Yep, you read that correctly.
This morning, I was introduced to the video below – quick-sort as demonstrated through Hungarian folk dancing.
Click here to view the video on YouTube.
Hell, even the youtube _comments_ are saner and less nonsensical, so this has GOT to be geeky stuff.
It’s also, of course, a very good, and clear, explanation of what’s going on, for people who find pages like this a little trickier to understand.
For those interested in learning about other sorting algorithms, there are 35 in total, covering bubble-sort, merge-sort, shell-sort, and, well, a bunch of other ones. The channel is available here.

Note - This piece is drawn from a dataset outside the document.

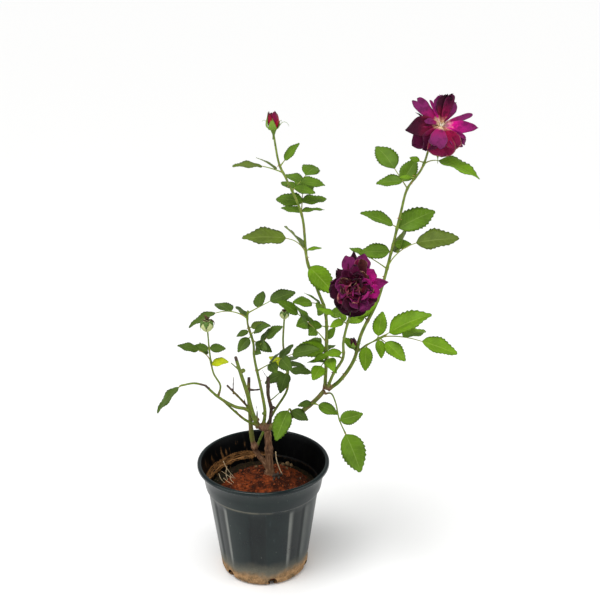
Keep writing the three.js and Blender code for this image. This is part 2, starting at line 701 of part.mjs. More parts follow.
// Each limb is bare up to the height where its first mass begins.
for (const [name, limb] of Object.entries(LIMBS)) {
  const masses = Object.values(MASSES).filter((mass) => mass.on === name);
  limb.bareTo = masses.length > 0 ? limb.line.atHeight(Math.min(...masses.map((mass) => mass.from))) : 1;
}

// Limbs are seated one after another, each clear of those that already stand.
const standing = [trunkSolid(GAP)];
for (const [name, limb] of Object.entries(LIMBS)) {
  const made = standing.reduce((left, other) => left.subtract(other), limbSolid(limb, { to: limb.bareTo }));
  place(name, largest(made), limb.bark);
  standing.push(limbSolid(limb, { to: limb.bareTo, extra: GAP }));
}

for (const [name, bloom] of Object.entries(BLOOMS)) place(name, bloomSolid(bloom), bloom.color);
place('bud', budSolid(), budGreen);
for (const [name, hip] of Object.entries(HIPS)) place(name, hipSolid(hip), paleHip);

const stems = Object.entries(MASSES).map(([name, mass]) => entry(name, massStem(mass)));
Object.entries(MASSES).forEach(([name, mass], index) => growMass(name, mass, stems, 101 + index));

export default plant;
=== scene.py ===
"""A patio rose in a nursery pot: bark, canes, leaves, blooms and pot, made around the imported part's frame.

Stem lines, leaf rows and petal rows are in millimetres, as in the part's source; meshes are made in metres.
Headings are degrees in plan: 0 is +X, 90 is +Y. Rises are degrees above level.
"""

import math

import bmesh
import bpy
import numpy as np
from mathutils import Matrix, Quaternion, Vector, noise


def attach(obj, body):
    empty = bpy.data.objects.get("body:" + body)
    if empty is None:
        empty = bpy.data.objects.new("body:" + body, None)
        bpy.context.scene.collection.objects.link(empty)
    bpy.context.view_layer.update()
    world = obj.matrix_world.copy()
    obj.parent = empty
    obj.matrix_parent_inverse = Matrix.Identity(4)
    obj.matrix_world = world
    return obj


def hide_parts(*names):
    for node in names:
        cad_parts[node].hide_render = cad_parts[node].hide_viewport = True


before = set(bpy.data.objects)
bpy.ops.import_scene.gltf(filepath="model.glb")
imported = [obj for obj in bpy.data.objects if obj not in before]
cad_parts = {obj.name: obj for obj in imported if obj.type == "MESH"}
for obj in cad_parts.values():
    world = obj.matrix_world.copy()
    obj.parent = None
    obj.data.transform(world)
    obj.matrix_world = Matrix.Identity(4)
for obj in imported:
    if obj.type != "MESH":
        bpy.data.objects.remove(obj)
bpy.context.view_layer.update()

MM = 0.001
BODY = "root"
UP = Vector((0, 0, 1))

noise.seed_set(2)  # noise_vector's own offsets come from the clock without it


# ---- Sizes, in millimetres unless a comment says otherwise -------------------------------------------

POT = {
    "height": 180,
    "base": 60,  # radius of the flat underside
    "body_foot": 67.5,
    "body_top": 85,
    "step": 140,  # height of the step under the collar
    "collar_foot": 88,
    "collar_top": 93.5,
    "lip": 100,
    "lip_height": 7,
    "wall": 2,
    "round": 10,  # height of the rounded corner above the underside
    "panels": 8,
    "panel_depth": 1.5,
    "panel_half": 9,  # degrees from a panel's middle to its edge
    "panel_flank": (2.4, 0.6),  # degrees inside and outside that edge where the wall eases in
    "panel_angle": -5,  # degrees from straight ahead to the first panel
    "drain_holes": 6,
    "drain_turn": -78,  # heading of the first drain hole
    "drain_radius": 7,
    "drain_height": 6.5,
    "drain_depth": 24,
    "sides": 192,
}

SOIL = {
    "edge": 136,  # height where it meets the wall
    "mound": 148.7,  # height at the trunk
    "middle": (9, 13),  # of the mound
    "patch": 17,  # radius of the mound's top
    "spread": 62,  # radius of the mound's foot
    "grain": 1.3,  # height of the clods
    "crown": (5, -6),  # middle of the red crumb
    "moss": 66,  # how far the red crumb reaches before the moss
    "hollow": 4.5,  # depth of the dip along the wall
    "crumbs": 1100,
    "crumb_reach": 79,
}

LEAFLET = {
    "width": 0.62,  # of its length
    "fold": 0.22,  # how far its sides rise from the midrib, of their width
    "curl": 0.16,  # how far its tip drops, of its length
    "spacing": 0.5,  # from one pair to the next, of the leaf's size
    "sink": 1.2,  # how deep its foot sits in the stalk
    "splay": 62,  # degrees from the stalk to a side leaflet
    "swing": 14,  # degrees of chance in that
    "tilt": 36,  # degrees of chance in how it rolls
    "lift": 5,  # degrees that a stalk starts above its rise
    "thick": 0.4,
    "teeth": 10,  # on each side
    "last_pair": 0.84,  # length of the side leaflets next to the end one, of its length
    "pair_step": 0.14,  # how much shorter each pair before it is
}

TRUNK = {
    "foot": (9, 13, 144.7),
    "middle": (8, 14, 184),
    "top": (6, 14, 226),
    "foot_width": 12,
    "top_width": 10,
    "flare": 4.5,  # how much wider its radius is at the soil
    "flare_fade": 14,
    "ring": 190,  # height of the old swelling round it
    "ring_swell": 1.5,
    "ring_reach": 4,
}

LIMB_COLLAR = 5  # how far the swelling at a limb's foot reaches
LEAF_KNOT = 0.45  # swelling where a leaf leaves its limb
LEAF_KNOT_REACH = 2.2

BARK = {
    "voxel": 0.75,
    "brown_to": 188,  # height up to which a weathered limb is brown
    "skin_from": 202,  # height from which it is skinned over green and tan
    "skin": 0.53,
    "foot_brown": 0.8,  # how brown a green limb is at its foot
    "foot_fade": 14,
    "skin_ridge": 0.05,
    "ridge": 0.24,
    "knob": 0.75,
}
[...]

They were all made at Sapientia University, Tirgu Mures (Marosvásárhely), in Romania, as part of a project called Algo-rythmics, which blends art, culture, and technology to enhance computer programming education. There’s even been a paper written by some of the researchers behind the project:
Zoltan Katai and Laszio Toth (2008) Technologically and artistically enhanced multi-sensory computer-programming education Teaching and Teacher Education Volume 26, Issue 2, February 2010, Pages 244-251
Its abstract says the following (and the full paper is available free to read!):
Over the last decades more and more research has analysed relatively new or rediscovered teaching–learning concepts like blended, hybrid, multi-sensory or technologically enhanced learning. This increased interest in these educational forms can be explained by new exciting discoveries in brain research and cognitive psychology, as well as by the accelerated integration of technology (computers, intranets, internet, etc.) in education. We have investigated how the educationally valuable outcomes of these trends could be implemented in computer-programming education and in what ways this process could be catalysed by arts (dance, music, rhythm, theatrical role-playing). We present a theoretical basis for technologically and artistically enhanced multi-sensory teaching–learning strategies. This work focuses particularly on how dance can be involved in computer science classes.